Economists argued that, if you want to support such people, it’s economically more efficient just to give them money than to subsidise their diesel. Yes. In theory.

But in practice, subsidising their diesel was practically, politically and administratively much more achievable and much less contentious than the alternatives. Something that those focused on climate issues and fossil fuels never considered.

In Germany, on the other hand, endless reports have been written by all and sundry focused on fossil fuel subsides and calling for their scaling back. Yet it has been found politically and practically impossible to do so. In some cases, the block lies as deep as the interpretation of the German constitution.

The reality: for practical and political reasons, there is no way of getting rid of what some choose to call ‘fossil fuel subsidies.’ And more reports urging governments to do so are a waste of time and effort.

Needless to say, our funder was not enamoured with such findings (they have not funded us since). Which is yet another problem. The inevitable tendency to issue reports that generate a warm and fuzzy feeling for the funders and their world view even if it bears no semblance to reality or to what is actually achievable. That way the funding can keep flowing.

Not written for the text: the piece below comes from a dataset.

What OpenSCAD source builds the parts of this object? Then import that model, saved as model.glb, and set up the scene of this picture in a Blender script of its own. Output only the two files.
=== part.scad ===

We can all aspire to reach a destination full of milk and honey. We, maybe, can even describe what that destination could look like. But the reality is that getting to such a destination always involves traveling on a treacherous path where every step forward risks one falling over the edge into the precipice and to one’s death.

Do not take seriously any report or set of recommendations that beguile you with visions of sunlit uplands but fail to lay out clearly, step by step, pathways for getting there that are financially, practically, administratively and politically viable.